To do: Repeat exactly the lines from the start of the material below up to and including the "rear_drop = 140; // [100:5:200]" line.

Raw data:
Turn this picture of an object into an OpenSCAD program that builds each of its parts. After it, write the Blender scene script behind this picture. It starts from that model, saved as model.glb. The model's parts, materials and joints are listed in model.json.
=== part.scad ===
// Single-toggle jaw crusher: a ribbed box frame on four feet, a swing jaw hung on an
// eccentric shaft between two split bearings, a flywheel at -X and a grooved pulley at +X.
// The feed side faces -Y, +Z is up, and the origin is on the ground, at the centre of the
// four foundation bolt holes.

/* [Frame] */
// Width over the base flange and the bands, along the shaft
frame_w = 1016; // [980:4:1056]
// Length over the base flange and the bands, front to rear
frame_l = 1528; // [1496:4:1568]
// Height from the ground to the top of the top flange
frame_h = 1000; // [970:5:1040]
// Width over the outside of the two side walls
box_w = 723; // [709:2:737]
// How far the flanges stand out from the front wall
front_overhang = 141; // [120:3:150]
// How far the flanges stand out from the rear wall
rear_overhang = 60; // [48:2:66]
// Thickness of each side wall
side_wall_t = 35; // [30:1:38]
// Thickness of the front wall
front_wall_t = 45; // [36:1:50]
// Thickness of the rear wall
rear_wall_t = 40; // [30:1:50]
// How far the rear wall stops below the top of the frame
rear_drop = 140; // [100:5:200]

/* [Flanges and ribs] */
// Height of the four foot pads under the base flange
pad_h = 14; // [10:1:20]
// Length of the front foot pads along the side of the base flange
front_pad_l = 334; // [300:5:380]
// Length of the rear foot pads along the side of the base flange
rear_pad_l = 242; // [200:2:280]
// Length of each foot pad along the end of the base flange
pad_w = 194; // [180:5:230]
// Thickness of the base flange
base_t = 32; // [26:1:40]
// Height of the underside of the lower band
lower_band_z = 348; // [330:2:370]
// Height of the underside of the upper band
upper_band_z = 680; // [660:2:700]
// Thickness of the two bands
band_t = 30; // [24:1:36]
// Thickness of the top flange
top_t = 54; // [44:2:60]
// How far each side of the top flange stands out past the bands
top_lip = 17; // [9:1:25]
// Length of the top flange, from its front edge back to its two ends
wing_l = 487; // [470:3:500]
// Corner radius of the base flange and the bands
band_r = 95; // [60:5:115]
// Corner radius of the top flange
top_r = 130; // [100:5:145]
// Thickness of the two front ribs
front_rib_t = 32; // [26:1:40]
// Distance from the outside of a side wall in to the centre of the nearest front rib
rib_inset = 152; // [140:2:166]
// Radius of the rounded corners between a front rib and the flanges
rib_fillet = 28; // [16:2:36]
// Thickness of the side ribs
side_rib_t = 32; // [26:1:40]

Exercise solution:
Turn this picture of an object into an OpenSCAD program that builds each of its parts. After it, write the Blender scene script behind this picture. It starts from that model, saved as model.glb. The model's parts, materials and joints are listed in model.json.
=== part.scad ===
// Single-toggle jaw crusher: a ribbed box frame on four feet, a swing jaw hung on an
// eccentric shaft between two split bearings, a flywheel at -X and a grooved pulley at +X.
// The feed side faces -Y, +Z is up, and the origin is on the ground, at the centre of the
// four foundation bolt holes.

/* [Frame] */
// Width over the base flange and the bands, along the shaft
frame_w = 1016; // [980:4:1056]
// Length over the base flange and the bands, front to rear
frame_l = 1528; // [1496:4:1568]
// Height from the ground to the top of the top flange
frame_h = 1000; // [970:5:1040]
// Width over the outside of the two side walls
box_w = 723; // [709:2:737]
// How far the flanges stand out from the front wall
front_overhang = 141; // [120:3:150]
// How far the flanges stand out from the rear wall
rear_overhang = 60; // [48:2:66]
// Thickness of each side wall
side_wall_t = 35; // [30:1:38]
// Thickness of the front wall
front_wall_t = 45; // [36:1:50]
// Thickness of the rear wall
rear_wall_t = 40; // [30:1:50]
// How far the rear wall stops below the top of the frame
rear_drop = 140; // [100:5:200]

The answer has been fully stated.